Although the connection of the Krk LNG terminal to the transmission system was a big steppingstone, as Ms Bago underlines, there are still many opportunities to further strengthen the energy independence and stability of Croatia and the whole region.
In the future, Plinacro will dedicate itself to diversifying supply routes and investing in the construction of new interconnections with the neighbouring countries.
“First of all, there is the project of the Southern Interconnection with Bosnia and Herzegovina ahead of us, which will enable Bosnia and Herzegovina to connect with the Croatian transmission system, the LNG terminal and through our interconnections, with the transmission systems of Slovenia and Hungary,” says Ms Bago.
The Southern Gas Interconnection project entails the construction of 180 kilometres long gas pipeline, 160 of which in Bosnia and Herzegovina.
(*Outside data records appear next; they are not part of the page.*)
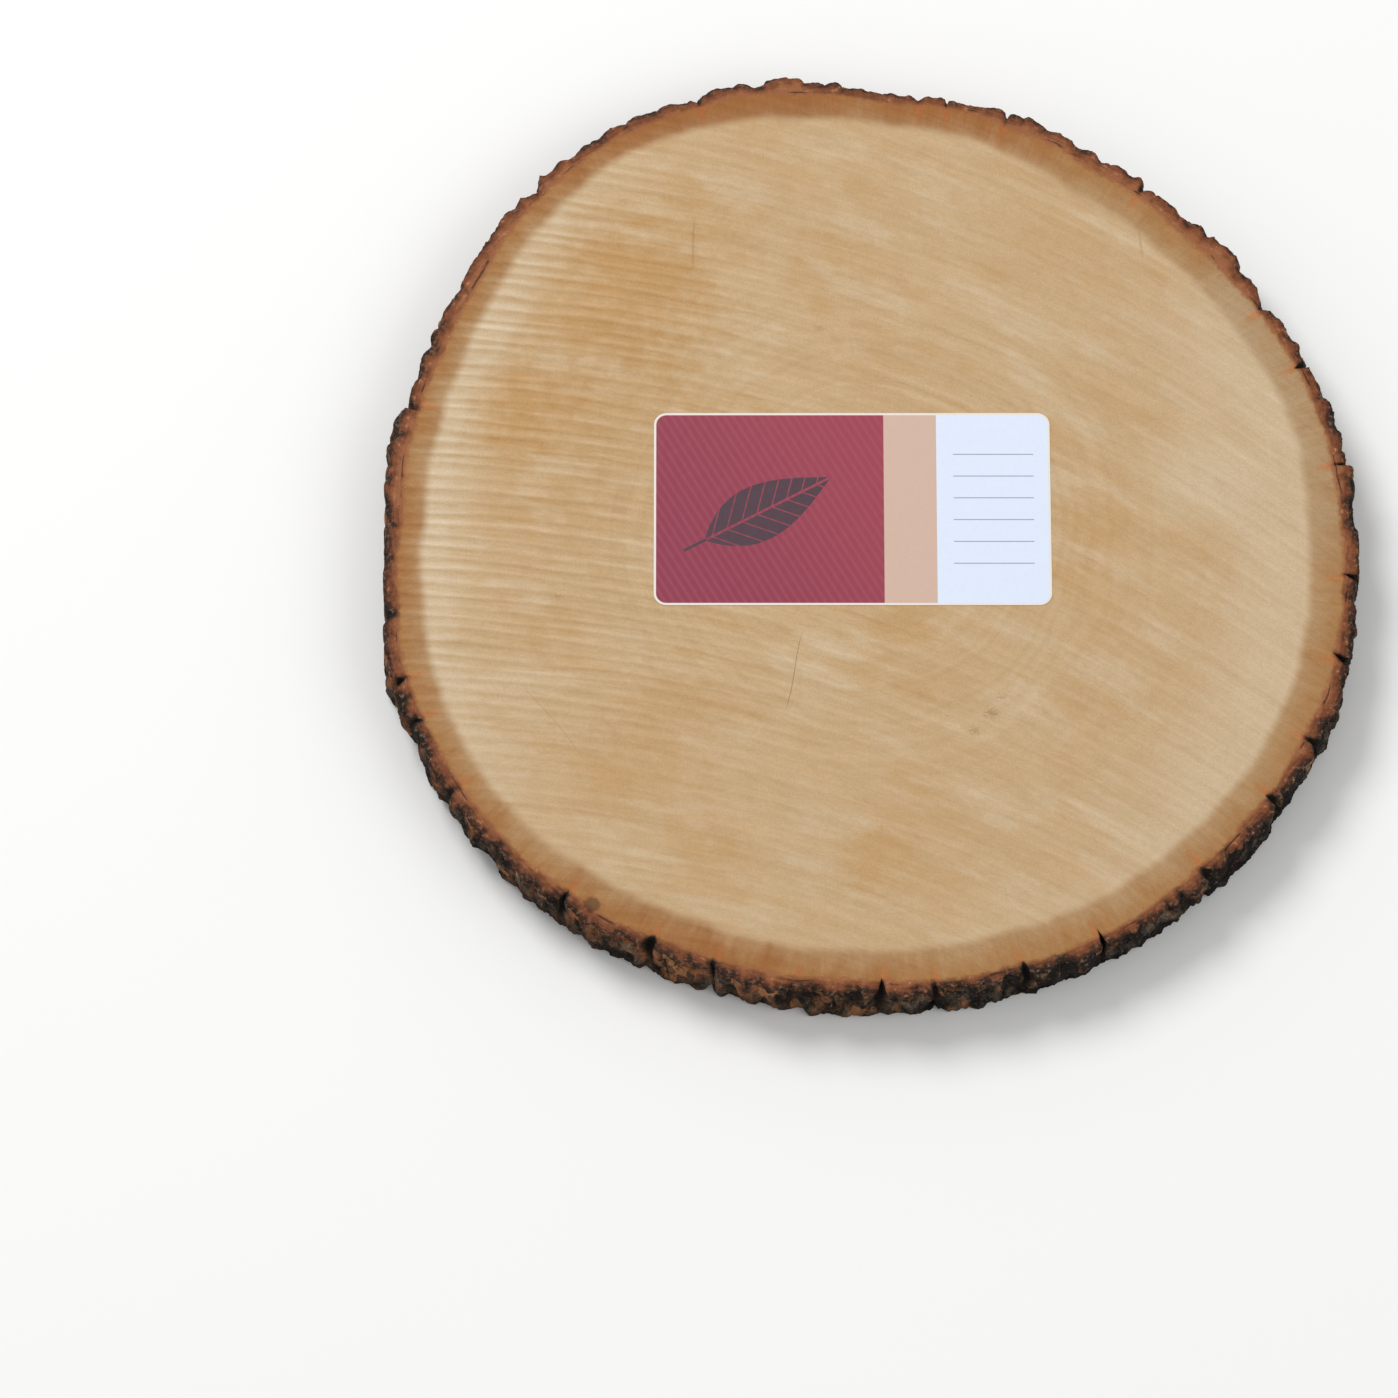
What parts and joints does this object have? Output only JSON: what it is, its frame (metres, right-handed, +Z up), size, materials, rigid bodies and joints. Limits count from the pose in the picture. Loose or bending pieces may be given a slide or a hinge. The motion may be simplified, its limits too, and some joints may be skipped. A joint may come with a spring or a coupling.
{
  "type": "wood slice",
  "caption": "Flat round slice of a pale log with furrowed bark round its edge and a plain printed paper label on the upper cut face.",
  "frame": {"origin": "under the middle of the slice's outline, on the surface that it lies on", "axes": "+Z up through the slice, from the underside to the labelled cut face; +X to the right along the label's long side; +Y towards the label's upper edge"},
  "size_m": [0.2312, 0.233, 0.0166],
  "materials": {
    "slice_wood": "rough sawn, with bark",
    "label_paper": "semi-gloss printed"
  },
  "bodies": {
    "root": {"wood_slice": "slice_wood", "label": "label_paper"}
  },
  "joints": []
}
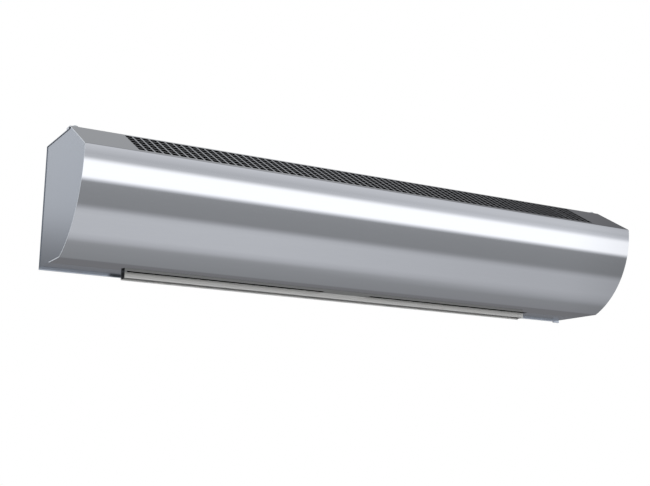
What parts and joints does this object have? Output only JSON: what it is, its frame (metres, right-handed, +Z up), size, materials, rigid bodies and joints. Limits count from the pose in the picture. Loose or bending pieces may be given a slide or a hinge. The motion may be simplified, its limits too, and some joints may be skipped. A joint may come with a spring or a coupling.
{
  "type": "air curtain",
  "caption": "Wall-mounted air curtain: curved stainless front, perforated sloping intake, two cross-flow fans and a slim downward outlet nozzle.",
  "frame": {"origin": "centre of the wall face, at half the length and half the height of the casing", "axes": "+X along the casing to the right as seen from the room, +Y into the wall, +Z up"},
  "size_m": [1.0836, 0.207, 0.217],
  "materials": {
    "painted_steel": "fine satin grey powder coat",
    "brushed_stainless": "fine brushed, grain along the length",
    "anodised_aluminium": "natural anodised, satin",
    "cast_aluminium": "die cast, matt",
    "zinc_plated_steel": "bright zinc plate",
    "machined_steel": "turned and ground",
    "black_plastic": "moulded, fine texture",
    "black_rubber": "moulded, matt",
    "lead_sheath": "silicone sheath",
    "sintered_bronze": "sintered or plated",
    "copper_winding": "enamelled copper wire",
    "white_ceramic": "unglazed steatite",
    "circuit_board": "solder mask",
    "blue_plastic": "moulded",
    "white_plastic": "moulded, semi gloss",
    "red_plastic": "moulded, semi gloss"
  },
  "bodies": {
    "casing": {"back_panel": "painted_steel", "left_end_plate": "painted_steel", "right_end_plate": "painted_steel", "front_panel": "brushed_stainless", "intake_panel": "brushed_stainless", "nozzle_front_profile": "anodised_aluminium", "nozzle_rear_profile": "anodised_aluminium", "left_motor_cap": "cast_aluminium", "right_motor_cap": "cast_aluminium", "run_capacitor": "cast_aluminium", "left_bulkhead": "zinc_plated_steel", "right_bulkhead": "zinc_plated_steel", "left_rear_air_guide": "zinc_plated_steel", "right_rear_air_guide": "zinc_plated_steel", "left_front_air_guide": "zinc_plated_steel", "right_front_air_guide": "zinc_plated_steel", "motor_bracket": "zinc_plated_steel", "motor_can": "zinc_plated_steel", "capacitor_clip": "zinc_plated_steel", "bracket_screws": "zinc_plated_steel", "nozzle_screws": "zinc_plated_steel", "casing_screws": "zinc_plated_steel", "cover_screws": "zinc_plated_steel", "motor_stator": "machined_steel", "front_heater": "machined_steel", "rear_heater": "machined_steel", "left_nozzle_end": "black_plastic", "right_nozzle_end": "black_plastic", "thermal_cutout": "black_plastic", "switch_housing": "black_plastic", "board_spacers": "black_plastic", "left_bearing_rubber": "black_rubber", "right_bearing_rubber": "black_rubber", "motor_rubber_rings": "black_rubber", "cable_grommet": "black_rubber", "motor_lead": "lead_sheath", "heater_leads": "lead_sheath", "switch_lead": "lead_sheath", "left_bearing": "sintered_bronze", "right_bearing": "sintered_bronze", "terminal_screws": "sintered_bronze", "switch_terminals": "sintered_bronze", "earth_stud": "sintered_bronze", "motor_windings": "copper_winding", "heater_insulators": "white_ceramic", "terminal_block": "white_ceramic", "relay_board": "circuit_board", "relays": "blue_plastic"},
    "fans": {"left_fan_rotor": "black_plastic", "right_fan_rotor": "black_plastic", "motor_shaft": "machined_steel", "left_coupling": "black_rubber", "right_coupling": "black_rubber", "left_stub_shaft": "machined_steel", "right_stub_shaft": "machined_steel", "motor_armature": "machined_steel"},
    "vane": {"air_vane": "anodised_aluminium"},
    "fan_switch": {"fan_key": "white_plastic"},
    "low_heat_switch": {"low_heat_key": "red_plastic"},
    "high_heat_switch": {"high_heat_key": "red_plastic"}
  },
  "joints": [
    {"name": "fan_spin", "type": "hinge", "parent": "casing", "child": "fans", "pos_m": [0, -0.072, 0.03], "axis": [1, 0, 0], "continuous": true},
    {"name": "vane_tilt", "type": "hinge", "parent": "casing", "child": "vane", "pos_m": [0, -0.033, -0.088], "axis": [1, 0, 0], "range_deg": [-15, 15]},
    {"name": "fan_rocker", "type": "hinge", "parent": "casing", "child": "fan_switch", "pos_m": [0.5355, -0.0847, -0.03], "axis": [0, -1, 0], "range_deg": [0, 14]},
    {"name": "low_heat_rocker", "type": "hinge", "parent": "casing", "child": "low_heat_switch", "pos_m": [0.5355, -0.07, -0.03], "axis": [0, -1, 0], "range_deg": [0, 14]},
    {"name": "high_heat_rocker", "type": "hinge", "parent": "casing", "child": "high_heat_switch", "pos_m": [0.5355, -0.0553, -0.03], "axis": [0, -1, 0], "range_deg": [0, 14]}
  ]
}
The project is expected to support supply source diversification, increase the security of supply and improve the harmonisation of Bosnia and Herzegovina with the obligations of the EU Energy Community.
“Moreover, the Southern Interconnection will also enable the development of the gas network of Southern Croatia and make an additional step towards the implementation of the future Ionian-Adriatic Pipeline (IAP),” concludes Ms Bago.
The Ionian Adriatic Pipeline project is based on the idea to connect the existing Croatian gas transmission system, via Montenegro and Albania with the TAP system (Trans Adriatic Pipeline) or a similar project that would enable the opening of a new energy corridor for the SEE region.
The pipeline could also operate in reverse mode, sending gas Southward from Croatia from the Krk LNG terminal. IAP is still on drawing boards, however building on the progress made in finalising the Southern Gas Corridor, there could be potential in its possible extension to the Western Balkans.